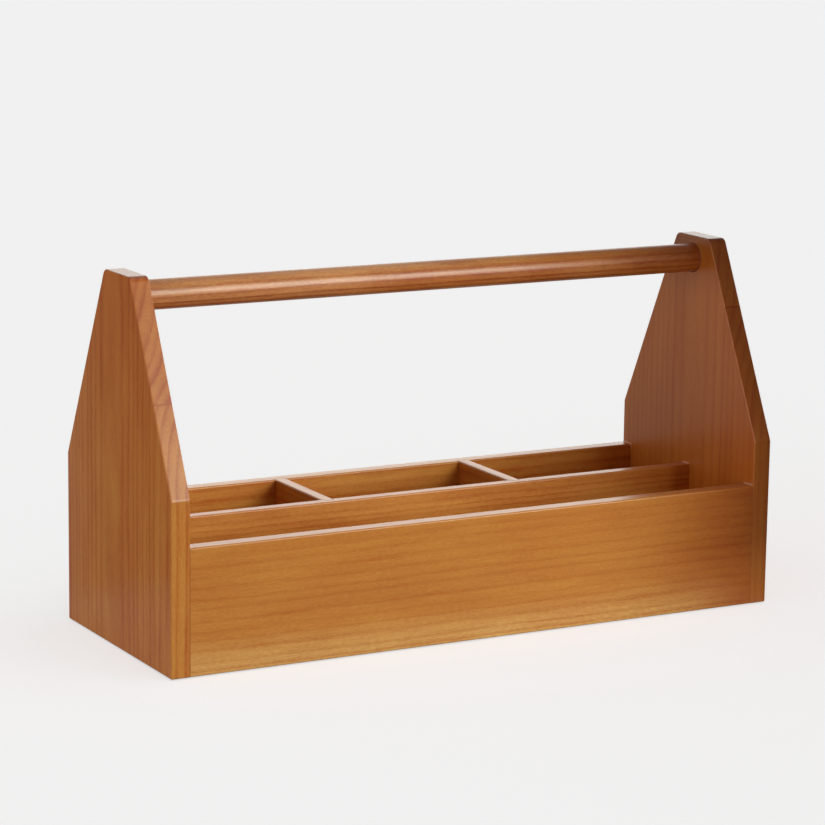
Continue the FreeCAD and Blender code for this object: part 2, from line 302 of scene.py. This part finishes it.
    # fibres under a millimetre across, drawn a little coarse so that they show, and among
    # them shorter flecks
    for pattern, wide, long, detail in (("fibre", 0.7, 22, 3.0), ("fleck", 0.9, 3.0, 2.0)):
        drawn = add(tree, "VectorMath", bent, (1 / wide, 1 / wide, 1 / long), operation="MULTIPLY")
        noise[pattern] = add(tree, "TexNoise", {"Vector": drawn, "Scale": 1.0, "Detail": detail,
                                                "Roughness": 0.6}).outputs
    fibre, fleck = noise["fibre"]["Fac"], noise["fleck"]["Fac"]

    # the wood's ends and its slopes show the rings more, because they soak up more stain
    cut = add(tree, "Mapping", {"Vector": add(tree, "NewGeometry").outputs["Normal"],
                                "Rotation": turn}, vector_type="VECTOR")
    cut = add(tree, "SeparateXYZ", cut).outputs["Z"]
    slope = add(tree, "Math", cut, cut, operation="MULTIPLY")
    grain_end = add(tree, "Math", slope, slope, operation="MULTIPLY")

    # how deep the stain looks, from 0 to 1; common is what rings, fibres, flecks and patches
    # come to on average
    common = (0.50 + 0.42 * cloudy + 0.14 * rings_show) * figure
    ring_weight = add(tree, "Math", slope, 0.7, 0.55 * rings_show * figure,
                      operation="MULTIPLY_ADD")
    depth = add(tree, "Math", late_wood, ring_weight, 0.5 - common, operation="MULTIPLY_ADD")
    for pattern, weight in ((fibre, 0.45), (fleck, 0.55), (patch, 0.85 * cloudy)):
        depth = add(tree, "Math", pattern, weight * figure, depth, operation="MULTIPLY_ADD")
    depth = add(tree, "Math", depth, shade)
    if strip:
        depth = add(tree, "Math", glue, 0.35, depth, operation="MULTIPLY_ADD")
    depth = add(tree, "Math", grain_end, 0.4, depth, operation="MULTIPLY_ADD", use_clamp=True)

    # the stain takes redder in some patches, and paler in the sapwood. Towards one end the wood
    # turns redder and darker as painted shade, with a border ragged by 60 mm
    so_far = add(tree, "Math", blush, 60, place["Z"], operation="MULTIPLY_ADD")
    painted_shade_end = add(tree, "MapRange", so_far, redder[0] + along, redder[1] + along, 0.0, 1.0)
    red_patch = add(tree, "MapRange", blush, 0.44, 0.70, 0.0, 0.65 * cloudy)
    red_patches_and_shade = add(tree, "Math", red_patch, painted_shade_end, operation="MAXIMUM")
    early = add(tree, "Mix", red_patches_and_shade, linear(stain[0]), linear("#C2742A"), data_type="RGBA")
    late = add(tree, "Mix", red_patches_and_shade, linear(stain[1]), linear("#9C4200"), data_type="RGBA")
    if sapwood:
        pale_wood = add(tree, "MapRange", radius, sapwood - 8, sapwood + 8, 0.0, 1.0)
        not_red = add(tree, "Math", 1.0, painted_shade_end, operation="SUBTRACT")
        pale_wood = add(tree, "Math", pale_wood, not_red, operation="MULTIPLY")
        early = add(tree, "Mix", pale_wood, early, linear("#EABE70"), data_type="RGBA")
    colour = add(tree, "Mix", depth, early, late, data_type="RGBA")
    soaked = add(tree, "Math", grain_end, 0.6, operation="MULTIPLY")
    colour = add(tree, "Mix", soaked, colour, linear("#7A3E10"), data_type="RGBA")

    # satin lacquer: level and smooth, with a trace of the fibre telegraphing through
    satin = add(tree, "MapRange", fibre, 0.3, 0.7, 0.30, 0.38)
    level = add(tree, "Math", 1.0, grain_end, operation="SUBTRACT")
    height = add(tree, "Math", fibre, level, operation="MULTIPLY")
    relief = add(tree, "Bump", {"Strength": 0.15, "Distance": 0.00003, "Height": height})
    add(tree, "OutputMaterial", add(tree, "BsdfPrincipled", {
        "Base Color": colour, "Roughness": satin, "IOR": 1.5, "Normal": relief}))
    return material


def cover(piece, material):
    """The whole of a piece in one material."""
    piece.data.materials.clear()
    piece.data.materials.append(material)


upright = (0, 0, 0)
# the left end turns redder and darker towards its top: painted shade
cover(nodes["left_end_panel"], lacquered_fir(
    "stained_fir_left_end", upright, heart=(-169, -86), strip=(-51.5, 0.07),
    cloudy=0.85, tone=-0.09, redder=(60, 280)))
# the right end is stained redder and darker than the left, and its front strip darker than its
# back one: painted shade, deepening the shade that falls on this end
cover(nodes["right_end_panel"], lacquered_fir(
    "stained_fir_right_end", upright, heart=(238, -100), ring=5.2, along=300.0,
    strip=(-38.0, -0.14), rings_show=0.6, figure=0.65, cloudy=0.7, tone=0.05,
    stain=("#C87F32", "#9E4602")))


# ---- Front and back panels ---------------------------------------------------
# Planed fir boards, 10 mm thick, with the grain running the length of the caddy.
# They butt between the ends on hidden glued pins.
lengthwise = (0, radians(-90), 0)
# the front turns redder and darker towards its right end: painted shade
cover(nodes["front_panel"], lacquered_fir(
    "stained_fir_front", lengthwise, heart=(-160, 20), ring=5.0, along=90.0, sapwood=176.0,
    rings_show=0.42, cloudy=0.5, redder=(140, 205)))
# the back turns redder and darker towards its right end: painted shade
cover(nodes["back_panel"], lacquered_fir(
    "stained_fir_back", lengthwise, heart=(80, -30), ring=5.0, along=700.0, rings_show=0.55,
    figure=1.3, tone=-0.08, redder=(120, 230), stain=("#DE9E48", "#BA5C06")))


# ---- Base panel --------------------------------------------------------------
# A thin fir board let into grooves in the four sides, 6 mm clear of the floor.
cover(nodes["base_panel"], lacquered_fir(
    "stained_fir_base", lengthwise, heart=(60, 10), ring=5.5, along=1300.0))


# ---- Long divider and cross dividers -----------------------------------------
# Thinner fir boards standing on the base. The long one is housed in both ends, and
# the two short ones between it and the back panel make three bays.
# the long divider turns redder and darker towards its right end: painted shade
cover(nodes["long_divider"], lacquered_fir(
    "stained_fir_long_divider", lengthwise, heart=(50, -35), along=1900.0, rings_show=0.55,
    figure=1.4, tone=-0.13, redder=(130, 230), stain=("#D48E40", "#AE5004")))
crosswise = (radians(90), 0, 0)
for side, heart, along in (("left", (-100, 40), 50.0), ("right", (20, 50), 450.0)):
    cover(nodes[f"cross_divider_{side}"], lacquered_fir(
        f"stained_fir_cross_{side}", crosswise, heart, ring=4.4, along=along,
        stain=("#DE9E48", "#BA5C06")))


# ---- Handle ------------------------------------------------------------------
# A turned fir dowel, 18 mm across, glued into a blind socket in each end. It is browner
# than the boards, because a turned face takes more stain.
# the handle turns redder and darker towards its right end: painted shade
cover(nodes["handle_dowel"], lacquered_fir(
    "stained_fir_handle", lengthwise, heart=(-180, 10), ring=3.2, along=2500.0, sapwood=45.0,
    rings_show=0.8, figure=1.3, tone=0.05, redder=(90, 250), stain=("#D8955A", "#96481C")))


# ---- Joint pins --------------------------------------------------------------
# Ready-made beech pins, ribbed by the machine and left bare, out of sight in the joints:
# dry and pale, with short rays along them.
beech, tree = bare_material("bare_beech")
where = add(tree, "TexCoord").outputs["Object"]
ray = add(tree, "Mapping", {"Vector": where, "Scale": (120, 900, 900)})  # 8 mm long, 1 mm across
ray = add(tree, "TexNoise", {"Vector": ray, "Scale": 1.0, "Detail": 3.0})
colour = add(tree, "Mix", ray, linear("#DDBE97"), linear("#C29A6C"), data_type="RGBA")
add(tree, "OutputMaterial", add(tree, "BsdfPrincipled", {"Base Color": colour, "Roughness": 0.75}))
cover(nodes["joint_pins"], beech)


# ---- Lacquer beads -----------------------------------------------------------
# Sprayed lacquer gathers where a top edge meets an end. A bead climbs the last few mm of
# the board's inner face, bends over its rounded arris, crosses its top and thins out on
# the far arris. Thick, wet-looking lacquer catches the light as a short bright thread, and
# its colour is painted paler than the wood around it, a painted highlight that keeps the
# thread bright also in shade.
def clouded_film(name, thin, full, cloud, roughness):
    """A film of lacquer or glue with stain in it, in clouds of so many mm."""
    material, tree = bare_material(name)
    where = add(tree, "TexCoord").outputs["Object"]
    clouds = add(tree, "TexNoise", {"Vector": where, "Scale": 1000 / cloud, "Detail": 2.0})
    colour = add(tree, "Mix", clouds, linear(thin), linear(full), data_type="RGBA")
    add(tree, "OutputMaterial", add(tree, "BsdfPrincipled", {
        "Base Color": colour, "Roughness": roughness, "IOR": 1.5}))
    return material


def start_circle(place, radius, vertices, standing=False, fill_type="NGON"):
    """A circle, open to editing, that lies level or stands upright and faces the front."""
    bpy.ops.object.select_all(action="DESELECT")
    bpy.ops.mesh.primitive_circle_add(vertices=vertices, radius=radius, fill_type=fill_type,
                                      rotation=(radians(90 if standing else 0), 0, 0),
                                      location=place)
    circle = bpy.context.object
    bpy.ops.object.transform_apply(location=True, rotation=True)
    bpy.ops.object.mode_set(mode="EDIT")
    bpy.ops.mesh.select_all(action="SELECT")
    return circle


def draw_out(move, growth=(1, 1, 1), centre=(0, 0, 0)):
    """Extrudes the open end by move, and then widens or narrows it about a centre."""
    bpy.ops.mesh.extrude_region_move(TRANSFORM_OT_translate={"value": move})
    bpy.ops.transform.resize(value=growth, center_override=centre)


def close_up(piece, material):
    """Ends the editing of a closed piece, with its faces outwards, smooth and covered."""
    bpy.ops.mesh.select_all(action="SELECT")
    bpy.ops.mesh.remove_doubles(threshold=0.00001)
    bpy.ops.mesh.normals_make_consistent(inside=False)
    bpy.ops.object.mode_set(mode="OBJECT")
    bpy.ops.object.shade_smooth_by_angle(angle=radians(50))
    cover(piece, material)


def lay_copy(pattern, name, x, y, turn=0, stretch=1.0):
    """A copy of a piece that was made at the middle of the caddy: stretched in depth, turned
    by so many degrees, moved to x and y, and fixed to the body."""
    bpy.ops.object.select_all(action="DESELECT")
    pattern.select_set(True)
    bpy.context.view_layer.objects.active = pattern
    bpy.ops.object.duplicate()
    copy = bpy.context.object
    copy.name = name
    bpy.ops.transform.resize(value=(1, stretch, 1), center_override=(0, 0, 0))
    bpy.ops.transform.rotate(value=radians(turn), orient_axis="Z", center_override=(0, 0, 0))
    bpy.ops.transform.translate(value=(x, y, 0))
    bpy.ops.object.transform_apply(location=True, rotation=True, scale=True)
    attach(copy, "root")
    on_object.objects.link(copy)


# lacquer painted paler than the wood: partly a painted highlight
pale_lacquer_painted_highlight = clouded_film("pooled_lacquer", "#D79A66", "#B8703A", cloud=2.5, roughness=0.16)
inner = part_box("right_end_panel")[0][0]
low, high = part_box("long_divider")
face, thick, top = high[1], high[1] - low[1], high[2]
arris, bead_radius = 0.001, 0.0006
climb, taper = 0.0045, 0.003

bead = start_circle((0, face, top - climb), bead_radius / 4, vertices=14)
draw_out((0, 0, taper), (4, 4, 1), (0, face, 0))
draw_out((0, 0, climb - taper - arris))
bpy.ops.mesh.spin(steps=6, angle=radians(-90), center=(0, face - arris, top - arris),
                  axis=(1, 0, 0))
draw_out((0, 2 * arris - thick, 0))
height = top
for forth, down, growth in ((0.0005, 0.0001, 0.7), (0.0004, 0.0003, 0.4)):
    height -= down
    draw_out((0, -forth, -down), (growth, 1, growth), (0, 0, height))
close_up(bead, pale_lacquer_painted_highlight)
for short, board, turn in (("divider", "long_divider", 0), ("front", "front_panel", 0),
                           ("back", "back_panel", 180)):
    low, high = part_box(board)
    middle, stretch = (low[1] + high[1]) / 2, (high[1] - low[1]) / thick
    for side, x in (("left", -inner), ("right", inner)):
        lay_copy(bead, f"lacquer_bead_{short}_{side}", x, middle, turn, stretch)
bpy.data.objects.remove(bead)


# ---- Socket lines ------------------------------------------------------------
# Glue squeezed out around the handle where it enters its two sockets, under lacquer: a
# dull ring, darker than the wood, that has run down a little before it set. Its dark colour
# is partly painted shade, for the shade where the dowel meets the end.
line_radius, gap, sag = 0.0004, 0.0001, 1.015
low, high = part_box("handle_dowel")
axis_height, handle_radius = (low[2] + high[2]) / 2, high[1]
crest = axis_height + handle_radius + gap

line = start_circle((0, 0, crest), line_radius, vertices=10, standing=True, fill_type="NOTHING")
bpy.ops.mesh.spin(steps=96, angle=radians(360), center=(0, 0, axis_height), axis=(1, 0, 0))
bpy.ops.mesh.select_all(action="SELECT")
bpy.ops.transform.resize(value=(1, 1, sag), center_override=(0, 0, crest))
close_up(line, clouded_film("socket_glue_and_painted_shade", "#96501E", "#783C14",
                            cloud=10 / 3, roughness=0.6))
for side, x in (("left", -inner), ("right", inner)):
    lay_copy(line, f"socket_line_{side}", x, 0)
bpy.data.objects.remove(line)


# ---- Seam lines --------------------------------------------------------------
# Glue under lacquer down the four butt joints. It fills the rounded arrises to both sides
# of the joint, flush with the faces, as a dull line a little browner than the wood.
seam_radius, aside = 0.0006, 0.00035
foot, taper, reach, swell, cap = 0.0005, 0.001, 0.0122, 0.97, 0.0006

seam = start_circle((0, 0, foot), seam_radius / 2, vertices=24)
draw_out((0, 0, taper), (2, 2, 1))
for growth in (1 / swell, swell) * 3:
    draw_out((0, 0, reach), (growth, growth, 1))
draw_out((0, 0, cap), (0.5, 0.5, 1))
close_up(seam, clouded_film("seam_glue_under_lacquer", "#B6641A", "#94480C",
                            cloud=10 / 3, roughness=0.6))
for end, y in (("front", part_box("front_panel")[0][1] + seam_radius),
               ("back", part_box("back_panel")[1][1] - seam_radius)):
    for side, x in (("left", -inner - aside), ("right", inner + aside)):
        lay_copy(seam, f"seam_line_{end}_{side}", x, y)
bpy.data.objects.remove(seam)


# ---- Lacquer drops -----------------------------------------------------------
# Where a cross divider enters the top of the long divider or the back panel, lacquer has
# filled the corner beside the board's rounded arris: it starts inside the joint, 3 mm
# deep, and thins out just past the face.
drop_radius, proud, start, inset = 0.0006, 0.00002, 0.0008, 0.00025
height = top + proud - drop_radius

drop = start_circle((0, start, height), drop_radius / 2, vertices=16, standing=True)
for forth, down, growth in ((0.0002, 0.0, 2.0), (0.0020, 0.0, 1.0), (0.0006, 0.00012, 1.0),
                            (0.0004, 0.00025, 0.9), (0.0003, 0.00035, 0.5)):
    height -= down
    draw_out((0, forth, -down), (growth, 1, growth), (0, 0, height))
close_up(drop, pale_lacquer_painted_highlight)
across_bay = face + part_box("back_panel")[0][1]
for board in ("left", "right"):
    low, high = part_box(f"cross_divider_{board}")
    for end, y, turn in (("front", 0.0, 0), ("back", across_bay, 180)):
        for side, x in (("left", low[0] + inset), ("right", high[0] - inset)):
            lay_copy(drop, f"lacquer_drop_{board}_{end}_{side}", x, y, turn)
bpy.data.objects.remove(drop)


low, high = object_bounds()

● Objective: How many lines in the listing above contain "from"? Answer with the number alone.

● Task solution: 2